WAP, Alliance to save our antibiotics and The BIJ, 2022

https://www.saveourantibiotics.org/media/2051/superbugs-in-the-environment-v3.pdf

Testing commissioned by World Animal Protection, the Alliance to Save Our Antibiotics and the Bureau of
Investigative Journalism has found bacteria resistant to the highest-priority critically important antibiotics in rivers and waterways in areas with high numbers of factory farms.

Antibiotic-resistant E. coli and S. aureus were found in rivers adjacent to both factory farms and higher-welfare outdoor farms, as well as in slurry run off from intensive dairy farms. E. coli and S. aureus are the two pathogens causing the most deaths worldwide that are associated with antibiotic resistance. Separate testing for a specific gene which makes bacteria resistant to certain antibiotics found more of these genes downstream of intensive farms than upstream.

The tests found antibiotic-resistant strains of E coli and Staphylococcus aureus, which can cause serious infections in humans, among other superbugs. Some of the samples showed resistance to antibiotics that are classified as “highest-priority critically important for human medicine”.

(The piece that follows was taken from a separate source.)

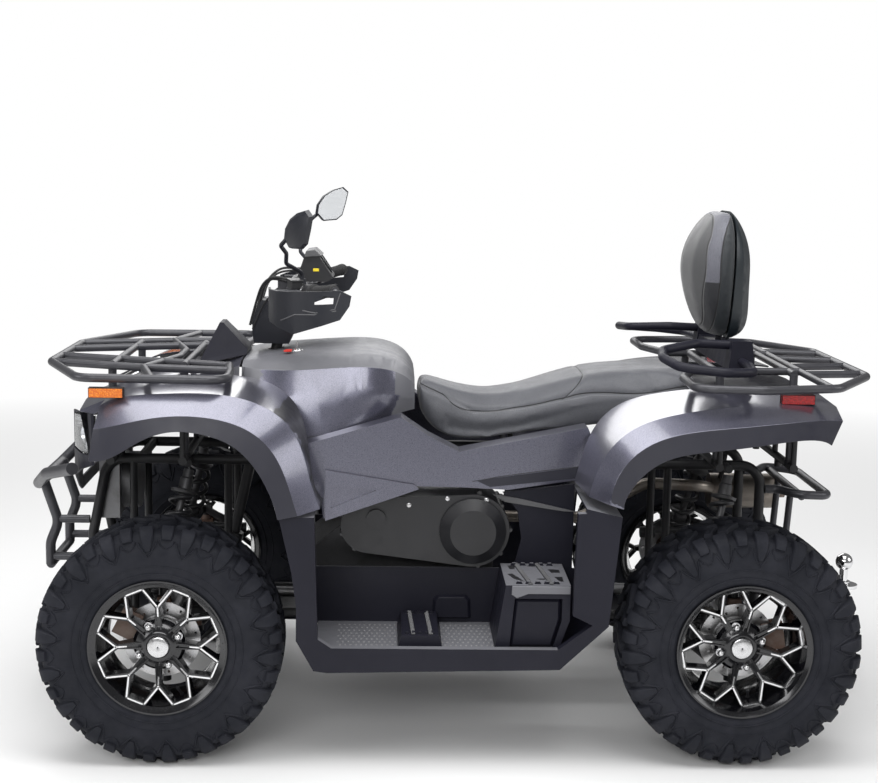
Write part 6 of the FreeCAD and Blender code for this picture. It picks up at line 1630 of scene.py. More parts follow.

Obtained samples of water and sediment from waterways near twelve poultry and pig farms, including in the Wye Valley and Norfolk. Waste at four cattle units in Sussex, including dairy and beef farms, and one sample from poultry litter (a mixture of droppings and soiled straw) in Sussex, were also tested.

All of the cattle farms, and eight of the poultry and pig farms, were intensive, with some or all animals permanently kept indoors. Four were free range.

The river samples were collected both upstream and downstream of the pig and poultry farms to assess differences in resistant bacteria, genes – regarded as the building blocks of antibiotic resistance – and residue levels. Cattle farm samples were obtained directly from slurry, which in one case was leaking from a waste lagoon, polluting a footpath and nearby fields.

Analysis by scientists at the Fera laboratory in York revealed resistance to antibiotics known as sulfonamides, which are classified as highly important in human medicine, was more consistently found downstream than upstream of factory pig and chicken farms. This suggests resistance is entering the environment from these farms.

In southwest England, testing of waste from more than fifty dairy units found infection with drug resistant disease, including on footpaths polluted with slurry, which has the potential for onward contamination.